People who are diagnosed with Barrett's esophagus should expect to eliminate caffeine from their diet as caffeine stimulates the production of stomach acid. Other foods that may need to be eliminated include citrus fruits and juices, tomatoes, and spicy foods.

People with high-grade dysplasia are faced with the stressful decision of whether to undergo surgical removal of the esophagus and endure the lifestyle changes that loss of the esophagus involves, or whether to proceed with intensive monitoring, realizing that monitoring is not totally effective and that cancer may not always be detected early. People faced with this decision should discuss the matter with their doctors, their loved ones, and support group members to get a balanced picture of how their lives may be changed by their choices.

Resources

BOOKS

Sharma, Prateek, Richard E. Sampliner, and Bradley Marino. Barrett's Esophagus and Esophageal Adenocarcinoma, 2nd ed.

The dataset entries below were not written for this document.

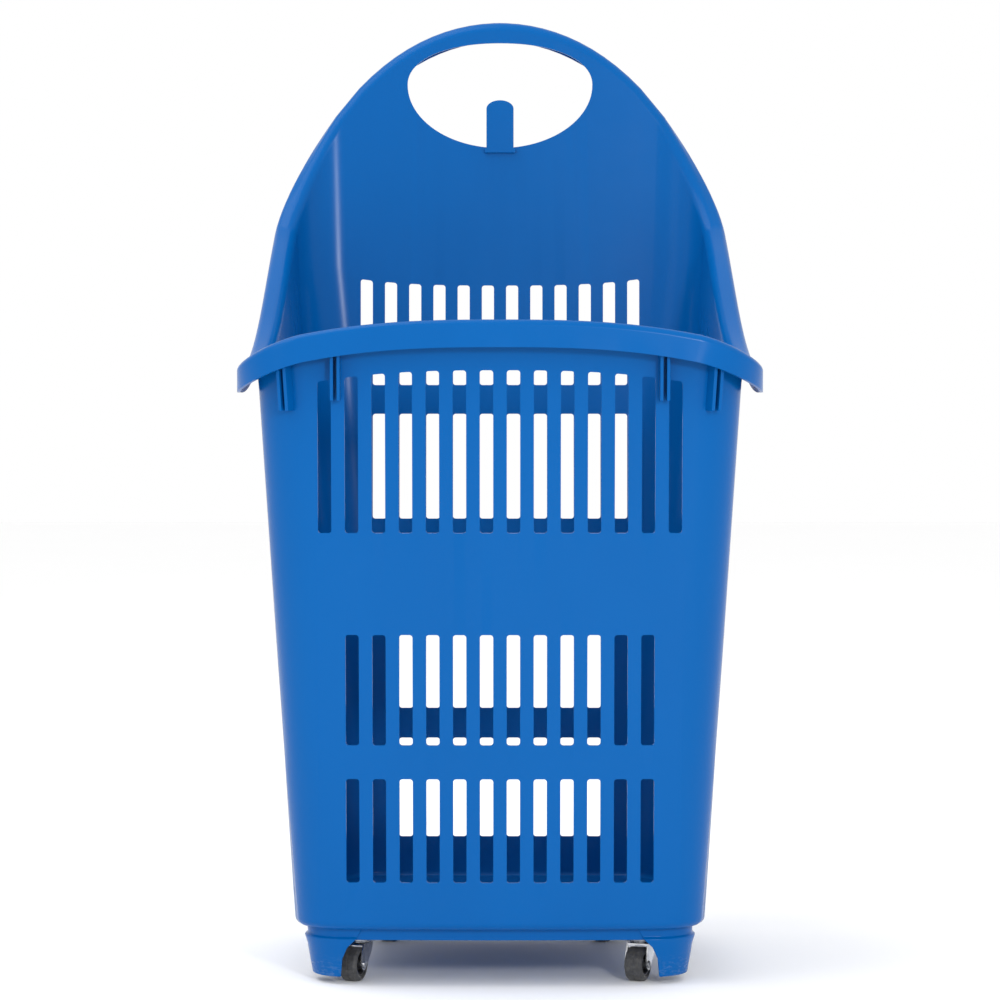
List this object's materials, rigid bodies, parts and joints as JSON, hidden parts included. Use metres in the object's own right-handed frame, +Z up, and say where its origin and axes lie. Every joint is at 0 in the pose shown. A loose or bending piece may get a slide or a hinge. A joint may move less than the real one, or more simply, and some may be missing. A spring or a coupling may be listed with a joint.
{
  "type": "rolling basket trolley",
  "caption": "Tall rolling shopping basket: slotted plastic tub, low front rim, arched back with a handle opening, corner feet and swivel casters under the floor.",
  "frame": {"origin": "middle of the bounding box, at the level of the floor the wheels stand on", "axes": "+Z up; -Y towards the low front rim; +Y towards the arched back with the handle; X across"},
  "size_m": [0.4744, 0.4628, 0.9025],
  "materials": {
    "basket_plastic": "satin, injection moulded",
    "caster_steel": "bright zinc plated",
    "caster_zinc": "bright zinc plated",
    "hub_plastic": "satin",
    "tyre_rubber": "matt",
    "screw_steel": "bright zinc plated"
  },
  "bodies": {
    "basket": {"basket_tub": "basket_plastic", "front_left_plate": "caster_steel", "front_left_race": "caster_zinc", "front_left_kingpin": "caster_steel", "front_left_screw_1": "screw_steel", "front_left_screw_2": "screw_steel", "front_left_screw_3": "screw_steel", "front_left_screw_4": "screw_steel", "front_right_plate": "caster_steel", "front_right_race": "caster_zinc", "front_right_kingpin": "caster_steel", "front_right_screw_1": "screw_steel", "front_right_screw_2": "screw_steel", "front_right_screw_3": "screw_steel", "front_right_screw_4": "screw_steel", "rear_left_plate": "caster_steel", "rear_left_race": "caster_zinc", "rear_left_kingpin": "caster_steel", "rear_left_screw_1": "screw_steel", "rear_left_screw_2": "screw_steel", "rear_left_screw_3": "screw_steel", "rear_left_screw_4": "screw_steel", "rear_right_plate": "caster_steel", "rear_right_race": "caster_zinc", "rear_right_kingpin": "caster_steel", "rear_right_screw_1": "screw_steel", "rear_right_screw_2": "screw_steel", "rear_right_screw_3": "screw_steel", "rear_right_screw_4": "screw_steel"},
    "front_left_swivel": {"front_left_fork": "caster_zinc", "front_left_axle": "caster_steel"},
    "front_left_wheel": {"front_left_hub": "hub_plastic", "front_left_tyre": "tyre_rubber"},
    "front_right_swivel": {"front_right_fork": "caster_zinc", "front_right_axle": "caster_steel"},
    "front_right_wheel": {"front_right_hub": "hub_plastic", "front_right_tyre": "tyre_rubber"},
    "rear_left_swivel": {"rear_left_fork": "caster_zinc", "rear_left_axle": "caster_steel"},
    "rear_left_wheel": {"rear_left_hub": "hub_plastic", "rear_left_tyre": "tyre_rubber"},
    "rear_right_swivel": {"rear_right_fork": "caster_zinc", "rear_right_axle": "caster_steel"},
    "rear_right_wheel": {"rear_right_hub": "hub_plastic", "rear_right_tyre": "tyre_rubber"}
  },
  "joints": [
    {"name": "front_left_swivel_hinge", "type": "hinge", "parent": "basket", "child": "front_left_swivel", "pos_m": [-0.13, -0.12436, 0.0375], "axis": [0, 0, 1], "continuous": true},
    {"name": "front_left_wheel_hinge", "type": "hinge", "parent": "front_left_swivel", "child": "front_left_wheel", "pos_m": [-0.13394, -0.13463, 0.0155], "axis": [0.9336, -0.3584, 0], "continuous": true},
    {"name": "front_right_swivel_hinge", "type": "hinge", "parent": "basket", "child": "front_right_swivel", "pos_m": [0.13, -0.12436, 0.0375], "axis": [0, 0, 1], "continuous": true},
    {"name": "front_right_wheel_hinge", "type": "hinge", "parent": "front_right_swivel", "child": "front_right_wheel", "pos_m": [0.12606, -0.13463, 0.0155], "axis": [0.9336, -0.3584, 0], "continuous": true},
    {"name": "rear_left_swivel_hinge", "type": "hinge", "parent": "basket", "child": "rear_left_swivel", "pos_m": [-0.104, 0.10564, 0.0375], "axis": [0, 0, 1], "continuous": true},
    {"name": "rear_left_wheel_hinge", "type": "hinge", "parent": "rear_left_swivel", "child": "rear_left_wheel", "pos_m": [-0.10794, 0.09537, 0.0155], "axis": [0.9336, -0.3584, 0], "continuous": true},
    {"name": "rear_right_swivel_hinge", "type": "hinge", "parent": "basket", "child": "rear_right_swivel", "pos_m": [0.104, 0.10564, 0.0375], "axis": [0, 0, 1], "continuous": true},
    {"name": "rear_right_wheel_hinge", "type": "hinge", "parent": "rear_right_swivel", "child": "rear_right_wheel", "pos_m": [0.10006, 0.09537, 0.0155], "axis": [0.9336, -0.3584, 0], "continuous": true}
  ]
}
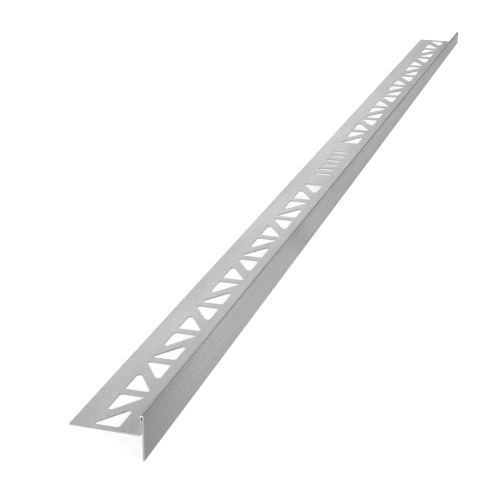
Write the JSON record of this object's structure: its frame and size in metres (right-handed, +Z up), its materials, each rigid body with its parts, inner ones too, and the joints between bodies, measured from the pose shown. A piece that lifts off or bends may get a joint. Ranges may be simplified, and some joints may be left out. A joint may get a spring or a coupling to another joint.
{
  "type": "shower slope wedge profile",
  "caption": "Folded stainless steel edge profile with a perforated flange and a tapering face that closes the wedge at the side of a sloped shower floor.",
  "frame": {"origin": "centre of the bounding box's base, on the surface that the lower edge stands on", "axes": "+X along the length from the deep end to the shallow end, +Y from the visible face to the free edge of the flange, +Z up"},
  "size_m": [1.0004, 0.044, 0.0277],
  "materials": {
    "brushed_stainless": "brushed stainless steel sheet, grain along the length"
  },
  "bodies": {
    "root": {"profile": "brushed_stainless"}
  },
  "joints": []
}
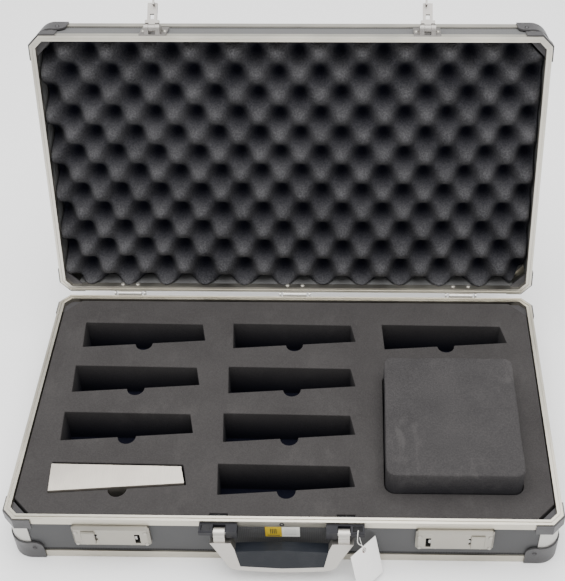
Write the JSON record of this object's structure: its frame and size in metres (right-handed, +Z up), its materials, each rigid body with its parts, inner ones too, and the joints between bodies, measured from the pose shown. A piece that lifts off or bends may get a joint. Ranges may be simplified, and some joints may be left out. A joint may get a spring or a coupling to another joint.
{
  "type": "miniature carry case",
  "caption": "Aluminium-framed carry case for game miniatures, lid open, with a foam insert of tapered pockets, a lift-out foam pad and an egg-crate foam lid.",
  "frame": {"origin": "middle of the flat underside of the base", "axes": "+Z up, front with the locks and handle towards -Y, +X to the right along the width"},
  "size_m": [0.5054, 0.4384, 0.3606],
  "materials": {
    "grey_laminate": "matte grey laminate",
    "satin_silver": "satin silver plate",
    "dark_wheel": "dark, notched",
    "steel": "bright zinc",
    "chrome_plate": "polished",
    "black_plastic": "black, slightly glossy",
    "frame_aluminium": "satin, drawn along its length",
    "post_aluminium": "satin, in shade",
    "grey_plastic": "flat grey",
    "charcoal_foam": "open-cell charcoal foam",
    "pad_foam": "open-cell charcoal foam, scuffed",
    "block_metal": "brushed",
    "label_vinyl": "yellow and white halves",
    "grip_rubber": "black, soft",
    "tag_card": "white card",
    "string_cotton": "white cotton"
  },
  "bodies": {
    "case": {"base_back_panel": "grey_laminate", "base_ball_corners": "black_plastic", "base_bottom_panel": "grey_laminate", "base_corner_gussets": "grey_plastic", "base_corner_posts": "post_aluminium", "base_edge_trim": "frame_aluminium", "base_foam_insert": "charcoal_foam", "base_frame_corners": "black_plastic", "base_front_panel": "grey_laminate", "base_left_panel": "grey_laminate", "base_right_panel": "grey_laminate", "base_rim": "frame_aluminium", "base_rivets": "chrome_plate", "front_label": "label_vinyl", "handle_backing_plates": "steel", "handle_bracket_left": "black_plastic", "handle_bracket_right": "black_plastic", "handle_pins": "steel", "handle_screws": "steel", "hinge_base_leaves": "steel", "hinge_pins": "steel", "lock_axles": "steel", "lock_plate_left": "satin_silver", "lock_plate_right": "satin_silver", "tag_string": "string_cotton"},
    "lid": {"lid_back_panel": "grey_laminate", "lid_ball_corners": "black_plastic", "lid_corner_gussets": "grey_plastic", "lid_corner_posts": "post_aluminium", "lid_edge_trim": "frame_aluminium", "lid_foam": "charcoal_foam", "lid_frame_corners": "black_plastic", "lid_front_panel": "grey_laminate", "lid_left_panel": "grey_laminate", "lid_right_panel": "grey_laminate", "lid_rim": "frame_aluminium", "lid_rivets": "chrome_plate", "lid_top_panel": "grey_laminate", "hinge_lid_leaves": "steel", "hasp_bracket_left": "chrome_plate", "hasp_bracket_right": "chrome_plate", "hasp_pins": "steel"},
    "lever_left": {"hasp_lever_left": "chrome_plate"},
    "lever_right": {"hasp_lever_right": "chrome_plate"},
    "handle": {"handle_bail": "satin_silver", "handle_grip": "grip_rubber"},
    "button_left": {"lock_button_left": "satin_silver", "lock_bar_left": "steel"},
    "button_right": {"lock_button_right": "satin_silver", "lock_bar_right": "steel"},
    "pad": {"foam_pad": "pad_foam"},
    "block": {"tapered_block": "block_metal"},
    "tag": {"hang_tag": "tag_card"},
    "wheel_left_1": {"lock_wheel_left_1": "dark_wheel"},
    "wheel_left_2": {"lock_wheel_left_2": "dark_wheel"},
    "wheel_left_3": {"lock_wheel_left_3": "dark_wheel"},
    "wheel_right_1": {"lock_wheel_right_1": "dark_wheel"},
    "wheel_right_2": {"lock_wheel_right_2": "dark_wheel"},
    "wheel_right_3": {"lock_wheel_right_3": "dark_wheel"}
  },
  "joints": [
    {"name": "lid_hinge", "type": "hinge", "parent": "case", "child": "lid", "pos_m": [0, 0.14275, 0.0602], "axis": [-1, 0, 0], "range_deg": [-105.2, 0], "deforming": ["lid_foam"]},
    {"name": "hasp_left", "type": "hinge", "parent": "lid", "child": "lever_left", "pos_m": [-0.131, 0.22224, 0.33865], "axis": [-1, 0, 0], "range_deg": [-126, 0]},
    {"name": "hasp_right", "type": "hinge", "parent": "lid", "child": "lever_right", "pos_m": [0.131, 0.22224, 0.33865], "axis": [-1, 0, 0], "range_deg": [-126, 0]},
    {"name": "handle_swing", "type": "hinge", "parent": "case", "child": "handle", "pos_m": [0, -0.147, 0.0525], "axis": [-1, 0, 0], "range_deg": [0, 150]},
    {"name": "button_left_slide", "type": "slide", "parent": "case", "child": "button_left", "axis": [1, 0, 0], "range_m": [0, 0.004]},
    {"name": "button_right_slide", "type": "slide", "parent": "case", "child": "button_right", "axis": [-1, 0, 0], "range_m": [0, 0.004]},
    {"name": "wheel_left_1_turn", "type": "hinge", "parent": "case", "child": "wheel_left_1", "pos_m": [-0.1438, -0.1386, 0.0262], "axis": [1, 0, 0], "continuous": true},
    {"name": "wheel_left_2_turn", "type": "hinge", "parent": "case", "child": "wheel_left_2", "pos_m": [-0.1576, -0.1386, 0.0262], "axis": [1, 0, 0], "continuous": true},
    {"name": "wheel_left_3_turn", "type": "hinge", "parent": "case", "child": "wheel_left_3", "pos_m": [-0.1714, -0.1386, 0.0262], "axis": [1, 0, 0], "continuous": true},
    {"name": "wheel_right_1_turn", "type": "hinge", "parent": "case", "child": "wheel_right_1", "pos_m": [0.1438, -0.1386, 0.0262], "axis": [1, 0, 0], "continuous": true},
    {"name": "wheel_right_2_turn", "type": "hinge", "parent": "case", "child": "wheel_right_2", "pos_m": [0.1576, -0.1386, 0.0262], "axis": [1, 0, 0], "continuous": true},
    {"name": "wheel_right_3_turn", "type": "hinge", "parent": "case", "child": "wheel_right_3", "pos_m": [0.1714, -0.1386, 0.0262], "axis": [1, 0, 0], "continuous": true},
    {"name": "pad_lift", "type": "slide", "parent": "case", "child": "pad", "axis": [0, 0, 1], "range_m": [0, 0.06]},
    {"name": "block_lift", "type": "slide", "parent": "case", "child": "block", "axis": [0, 0, 1], "range_m": [0, 0.06]},
    {"name": "tag_swing", "type": "hinge", "parent": "case", "child": "tag", "pos_m": [0.073, -0.155, 0.04], "axis": [0.746, -0.5581, 0.3633], "range_deg": [-20, 20]}
  ]
}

Boston: Blackwell Science, 2001.

PERIODICALS

D'Eprio, Nancy. "Barrett's Esophagus: Put Guidelines Into Practice." Patient Care 33 (September 1999): 73.

Jankowski, Janusz, et. al. "Barrett's Metaplasia." The Lancet 356 (December 2000): 2079.

McGarrity, Thomas. "Barrett's Oesophagus: The Continuing Conundrum." British Medical Journal 321 (November 2000): 1238.

Morales, Thomas G. and Richard E. Sampliner. "Barrett'sEsophagus." Archives of Internal Medicine. 159 (July 1999): 1411.

ORGANIZATIONS

American Cancer Society. (800) ACS-2345. <http://www.cancer.org>.

OTHER

Cancerlinksusa. <http:cancerlinksusa.com>.

OncoLink University of Pennsylvania Cancer Center. <http://cancer.med.upenn.edu/disease/esophageal>.

Tish Davidson, A.M.

KEY TERMS

Diaphragm

The muscle that separates the abdominal cavity (stomach and intestines) from the thoracic cavity (heart and lungs).

Dysplasia

The abnormal change in size, shape, or organization of adult cells.

QUESTIONS TO ASK THE DOCTOR

  • How would you characterize the changes in the cells in my esophagus?
  • What kind of drugs will you prescribe to control my reflux?
  • What frequency of endoscopic monitoring do you propose?
  • What are the chances of my Barrett's esophagus progressing to adenocarcinoma?
  • If high-grade dysplasia is present, where can I get a second opinion?
  • If high-grade dysplasia is present, what is involved in a esophagectomy?
  • What is daily life like after an esophagectomy?
  • Where can I find out more about clinical trials using drugs and light from a laser (called endoscopic laser photablation) to treat adenocarcinoma?
  • What changes in my lifestyle can I make to help control my reflux?
  • If my GERD cannot be controlled with medication, what is involved in surgery to control reflux?
  • Are there any particular signs or symptoms that suggest that I should see a doctor immediately rather than waiting until my next scheduled endoscopy?